3     Art. 12 al. 2 projet LEne.

4     Art. 12 al. 3bis Projet LEne.

 

Une procédure accélérée anticonstitutionnelle

Le Mantelerlass prévoit qu’une fois une installation déclarée d’intérêt national, le Conseil fédéral peut décider que les autorisations seront octroyées «dans le cadre d’une procédure concentrée et abrégée» (art. 13 al. 3 projet LEne).

Il est vrai qu’un grand projet d’infrastructure ne se mène aujourd’hui pas sans de longues, coûteuses et nombreuses procédures administratives: expropriation des propriétaires du lieu, octroi d’une concession à l’exploitant, autorisation de construire, ou marchés publics pour l’adjudication des travaux. Ce sont autant d’occasions de ralentir le projet pour de nombreux motifs en recourant devant les tribunaux.

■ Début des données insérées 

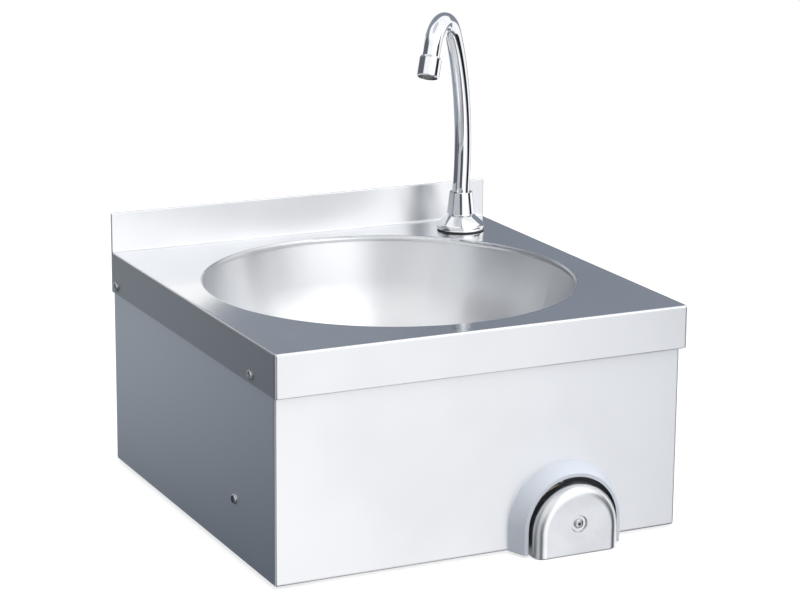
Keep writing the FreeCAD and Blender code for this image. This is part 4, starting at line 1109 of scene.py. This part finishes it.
class SINK_OT_hose(bpy.types.Operator):
    """Models the braided supply hose and finishes its fittings."""

    bl_idname = "sink.hose"
    bl_label = "Supply hose"

    def execute(self, context):
        sizes, colours = context.scene.sink_detail, context.scene.sink_finish
        curve = hose_line()
        bands = []
        for sense, radius in ((1, OVER), (-1, UNDER)):
            model = braid_strand("band", radius, sizes.lay, sense)
            for i in range(sizes.strands):
                bands.append(placed(copied(model), Matrix.Rotation(TURN * i / sizes.strands, 4, "Z")))
            bpy.data.objects.remove(model)
        braid = joined(bands, "supply_hose_braid")
        applied(braid, "CURVE", object=curve, deform_axis="POS_Z")
        wire = plain_metal("braided_wire", (0.62, 0.63, 0.65), 0.3, spread=0.1, scale=300.0, bump=0.02)
        ride(braid, SINK, wire, "hose_braid", "supply_hose")
        core = turned("supply_hose_core", [(BORE, 0), (CORE, 0), (CORE, MM), (BORE, MM)], 32)
        with editing_picked(core, lambda place, normal: normal.z > 0.5):
            bpy.ops.transform.translate(value=(0, 0, HOSE_LENGTH - MM))
        with editing_picked(core, lambda place, way: abs(way.z) > 0.9, edges=True):
            bpy.ops.mesh.subdivide(number_cuts=90)
        applied(core, "CURVE", object=curve, deform_axis="POS_Z")
        ride(core, SINK, moulding("hose_core", colours.rubber, 0.6), "black_rubber")
        bpy.data.objects.remove(curve)
        nickel = plain_metal("nickel_fitting", (0.70, 0.69, 0.67), 0.2, spread=0.06, scale=120.0)
        dress(nickel, "hose_ferrules", "hose_nuts")
        return {"FINISHED"}


class SINK_PT_panel(bpy.types.Panel):
    """Lists the steps that build the sink."""

    bl_label = "Hand wash sink"
    bl_idname = "SINK_PT_panel"
    bl_space_type = "VIEW_3D"
    bl_region_type = "UI"
    bl_category = "Sink"

    def draw(self, context):
        for step in STEPS:
            self.layout.operator(step.bl_idname)


STEPS = (SINK_OT_stage, SINK_OT_sheets, SINK_OT_screws, SINK_OT_push, SINK_OT_tap, SINK_OT_plumbing,
         SINK_OT_hose)
GROUPS = {"sink_stage": StageSettings, "sink_tap": TapSettings, "sink_detail": DetailSettings,
          "sink_finish": FinishSettings}


def register():
    for kind in (*GROUPS.values(), *STEPS, SINK_PT_panel):
        bpy.utils.register_class(kind)
    for name, kind in GROUPS.items():
        setattr(bpy.types.Scene, name, bpy.props.PointerProperty(type=kind))


def unregister():
    for name in GROUPS:
        delattr(bpy.types.Scene, name)
    for kind in (SINK_PT_panel, *STEPS[::-1], *GROUPS.values()):
        bpy.utils.unregister_class(kind)


def main():
    register()
    bpy.ops.sink.stage()
    bpy.ops.sink.sheets()
    bpy.ops.sink.screws()
    bpy.ops.sink.push()
    bpy.ops.sink.tap()
    bpy.ops.sink.plumbing()
    bpy.ops.sink.hose()


if __name__ == "__main__":
    main()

Que des travaux décidés et légitimés politiquement soient menés à chef rapidement n’a rien de choquant. En revanche, il est inacceptable que la compétence de fixer cette procédure accélérée soit confiée au Conseil fédéral. La procédure administrative est du ressort des Cantons. Les grands projets d’infrastructures impliquent déjà lourdement la Confédération. Cette nouvelle compétence du Conseil fédéral accroîtra une perte de souveraineté qui est trop souvent la source d’incompréhensions, et d’un sentiment de dépossession. Les récents déboires du chantier de la gare de Lausanne en sont la preuve.